ABSTRACT

I have decided to consider Hannah Arendt's magisterial discussion of the vita activa in The Human Condition at this point in my study for a number of reasons. Firstly, since it is obvious that the Cartesian anthropological model was a decisive influence upon the development of modern hermeneutics, it seemed important to assess the subject of anthropology without regarding it as a concern that began with Kant and Schleiermacher. They were the first thinkers to apply the Cartesian model to man. Secondly, since modern hermeneutics has a decidedly different orientation to that of its forebears, it seemed to me that in order to gain any sort of critical perspective upon the issues involved in interpretation that would not merely recapitulate the assumptions (and perhaps the errors) of modern hermeneutics, a broader historical perspective needed to be taken.
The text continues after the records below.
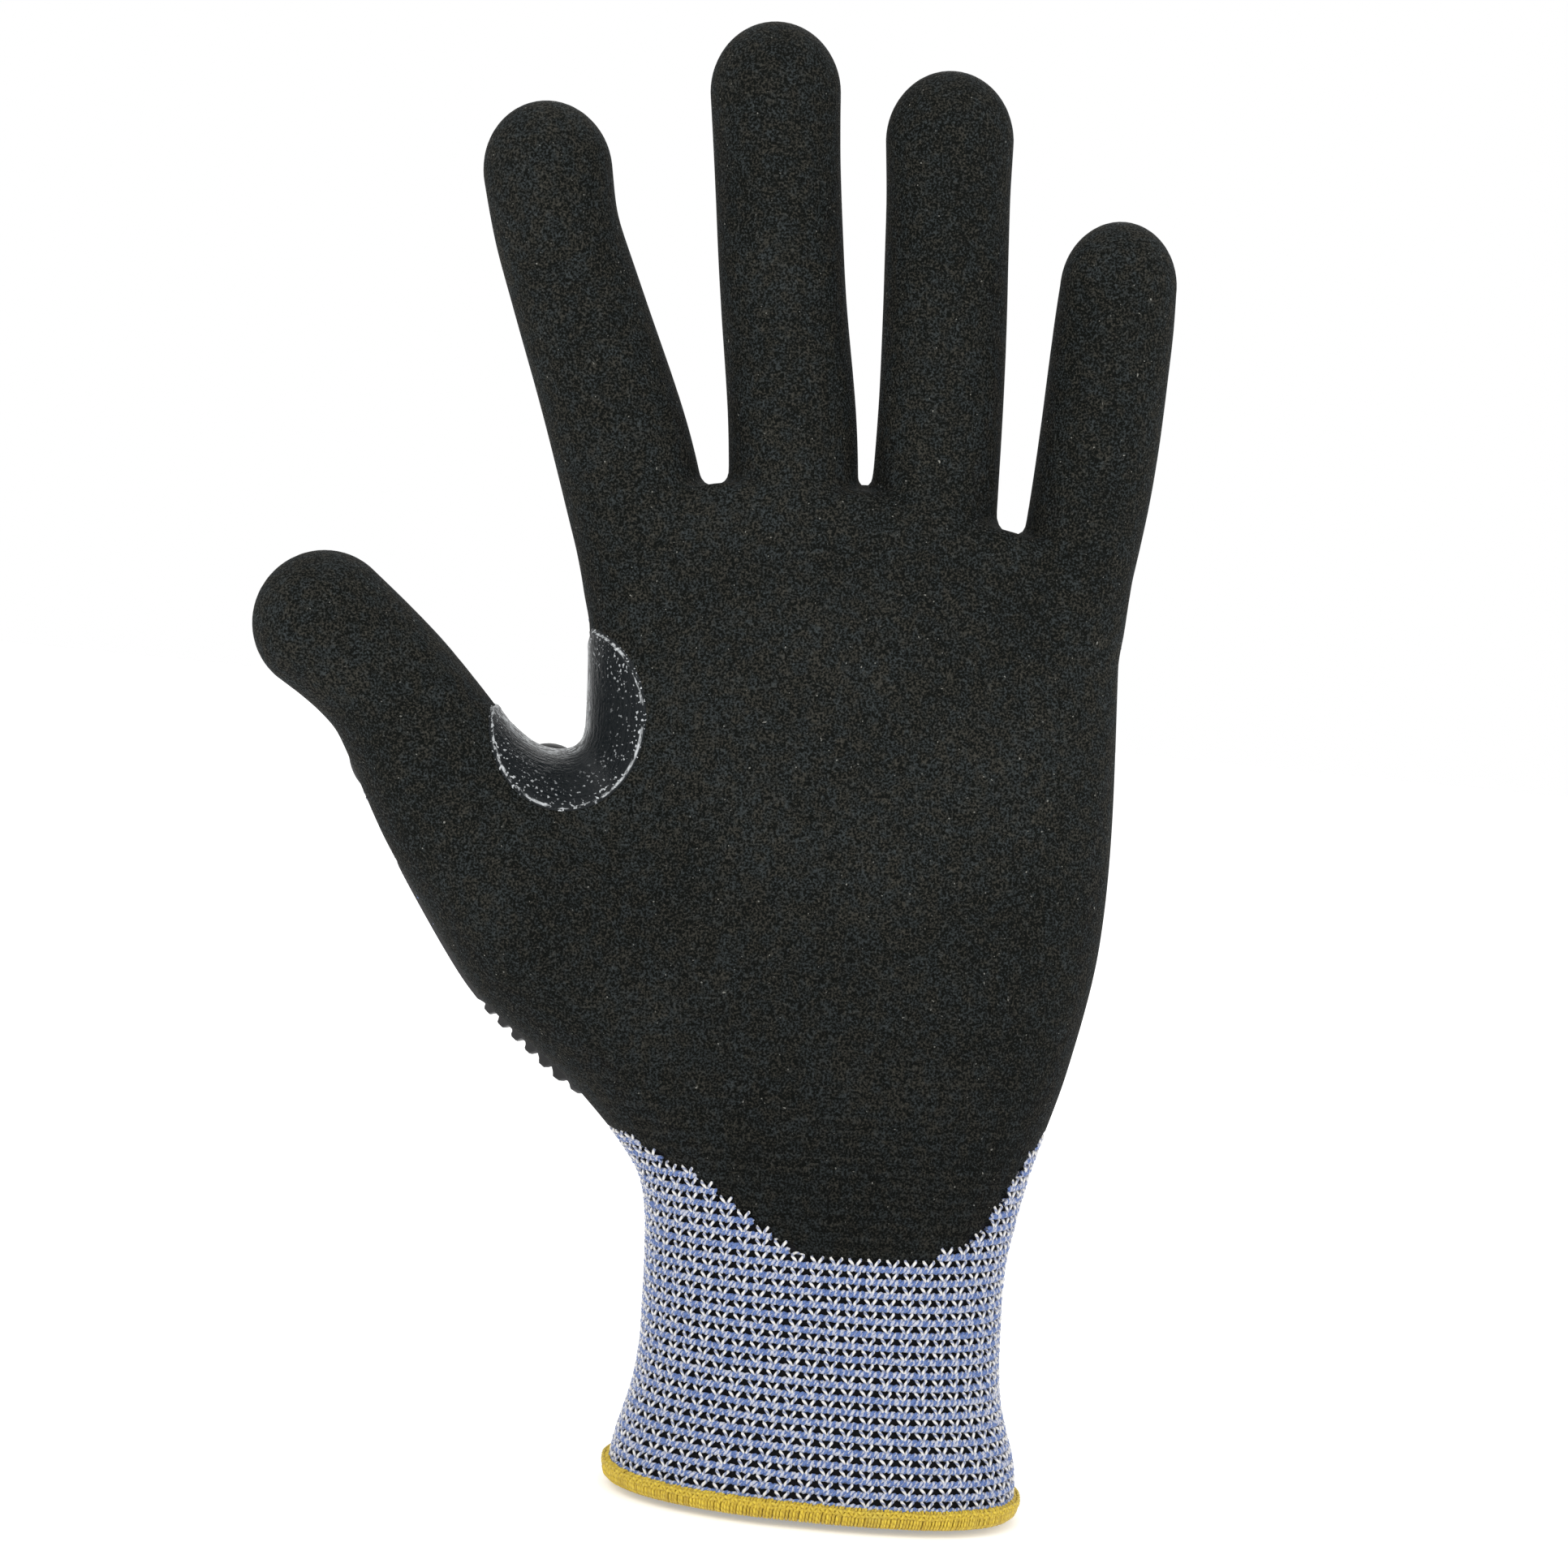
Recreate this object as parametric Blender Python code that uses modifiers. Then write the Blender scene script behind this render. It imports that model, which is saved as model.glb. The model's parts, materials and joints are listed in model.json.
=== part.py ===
"""Left-hand cut resistant work glove in its worn shape, standing on the hem of its cuff.

Millimetres in the constants, metres in the meshes. +Z runs from the cuff to the fingertips, the palm
faces -Y, the back of the hand +Y, and the thumb is on the -X side. The origin is under the hem.

The glove is a knitted liner with a nitrile coating on its palm side, a reinforcement in the thumb
crotch, moulded bumpers on the back and a bound hem. Each digit bends at its joints, so its liner,
coating and bumper are made in one length for each bone of the hand. Where two lengths meet, both
are cut back on the palm side by half of the joint's travel, which is where the fabric folds.
"""

import math

import bmesh
import bpy
from mathutils import Matrix, Vector

MM = 0.001
COLLECTION = "cut_resistant_glove"

# Thicknesses
LINER = 1.0
GAP = 0.3
COAT = 0.8
PATCH = 0.7
BUMPER = 2.4
ON_LINER = GAP
ON_COAT = GAP + COAT + GAP

# Wrist and cuff
HINGE_Z = 34.0
WRIST_TRAVEL = 35.0
CUFF_RINGS = (  # height, centre x, half width, half depth
    (1.4, -0.4, 31.4, 23.4),
    (5.0, -0.4, 30.8, 22.6),
    (11.0, -0.2, 29.4, 21.6),
    (18.0, 0.0, 28.8, 21.2),
    (HINGE_Z, 0.4, 28.2, 21.0),
)
CUFF_SIDES = 40
HEM_HEIGHT = 4.2
HEM_WALL = 1.1
FOLD_INSET = 0.4
FOLD_LEAST = 1.2

# Hand: height, centre x, centre y, half width, half depth of the liner's outside
PALM_RINGS = (
    (24.0, 0.0, 0.0, 28.6, 21.4),
    (34.0, 0.4, 0.0, 28.2, 21.0),
    (44.0, 0.8, 0.0, 29.3, 20.2),
    (56.0, 0.8, 0.2, 32.2, 19.2),
    (70.0, 0.0, 0.5, 37.2, 17.8),
    (90.0, -0.3, 0.5, 40.4, 16.4),
    (115.0, -0.1, 0.5, 40.6, 15.2),
    (138.0, -0.3, 0.5, 41.0, 13.2),
    (151.0, -0.4, 0.2, 43.2, 11.2),
    (166.0, -1.0, 0.0, 45.0, 9.8),
)
PALM_SIDES = 36
PALM_POWER = 2.4
THENAR_RINGS = (  # centre, half width, half depth
    ((-15.0, -2.0, 59.0), 14.0, 13.0),
    ((-40.0, -4.5, 84.5), 15.2, 14.4),
    ((-63.1, -5.0, 108.6), 13.5, 11.8),
    ((-69.0, -6.0, 117.0), 13.0, 11.2),
)
THENAR_SIDES = 24
END_REACH = 3.0
COAT_BACK_Y = 3.0
COAT_EDGE = (  # lower edge of the palm coating, x and z
    (-60.0, 60.0),
    (-32.6, 56.4),
    (-20.7, 50.5),
    (-11.3, 43.9),
    (1.9, 38.5),
    (16.0, 39.2),
    (24.0, 44.4),
    (33.0, 57.8),
    (60.0, 68.0),
)
PATCH_CENTRE = (-46.5, 117.5)
PATCH_RADII = (11.5, 12.5)

# Digits: joint centres from the base to the tip, with the full width and depth there
SIDES = 16
SECTION_POWER = 2.15
HINGE_INSET = 4.6
MCP_TRAVEL = 75.0
PIP_TRAVEL = 75.0
DIP_TRAVEL = 45.0
THUMB_TRAVEL = (30.0, 60.0)
DIGITS = {
    "index": {
        "centres": ((-34.5, 0.0, 155.4), (-43.0, -1.0, 177.5), (-49.5, -2.5, 198.0), (-53.0, -4.5, 218.6)),
        "widths": (21.0, 21.6, 20.6, 19.6),
        "depths": (21.0, 20.0, 18.6, 17.0),
        "reach": (-60.0, -22.6),
    },
    "middle": {
        "centres": ((-10.9, 0.0, 159.2), (-13.4, -1.0, 183.5), (-15.8, -2.5, 207.5), (-17.5, -4.5, 232.8)),
        "widths": (20.4, 21.0, 20.6, 20.2),
        "depths": (21.0, 20.0, 18.6, 17.0),
        "reach": (-22.9, 0.3),
    },
    "ring": {
        "centres": ((11.0, 0.0, 157.0), (11.3, -1.0, 180.5), (11.1, -2.5, 203.5), (10.6, -4.5, 226.4)),
        "widths": (20.6, 20.6, 20.0, 19.6),
        "depths": (21.0, 19.6, 18.2, 17.0),
        "reach": (0.0, 23.2),
    },
    "little": {
        "centres": ((34.4, 0.0, 153.4), (36.8, -1.0, 171.0), (38.1, -2.0, 187.5), (38.2, -3.5, 204.4)),
        "widths": (19.8, 19.6, 19.4, 19.0),
        "depths": (20.4, 18.8, 17.6, 16.6),
        "reach": (22.9, 60.0),
    },
}
FINGER_BONES = ("proximal", "middle", "distal")
THUMB = {
    "centres": ((-63.1, -5.0, 108.6), (-75.2, -8.0, 126.0), (-88.6, -11.0, 145.4)),
    "widths": (29.2, 24.4, 20.6),
    "depths": (25.8, 22.4, 18.4),
    "twist": 25.0,
    "reach": (-18.0, 16.5),
}
THUMB_BONES = ("proximal", "distal")

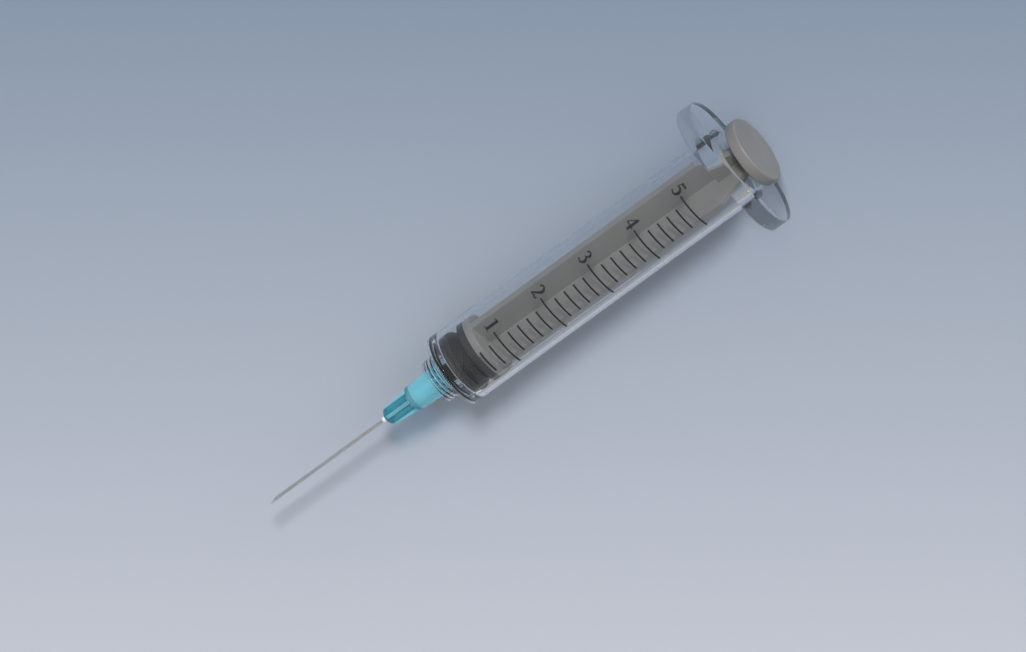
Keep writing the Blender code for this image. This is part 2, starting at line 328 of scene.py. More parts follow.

Arendt's study was useful on both accounts. 1 Finally, and perhaps most importantly, it seemed to me to provide the most plausible explanation why the two-world paradigm and the study of hermeneutics on different terms according to its two different regions, the sacred and the secular, was abandoned: the contemporary axiom that life is the greatest good. This is a decidedly important theme in Wordsworth and his contemporaries' writing, so it seemed necessary to provide some sort of historical-critical context for a hermeneutic engagement with it, the subject matter of the final three chapters.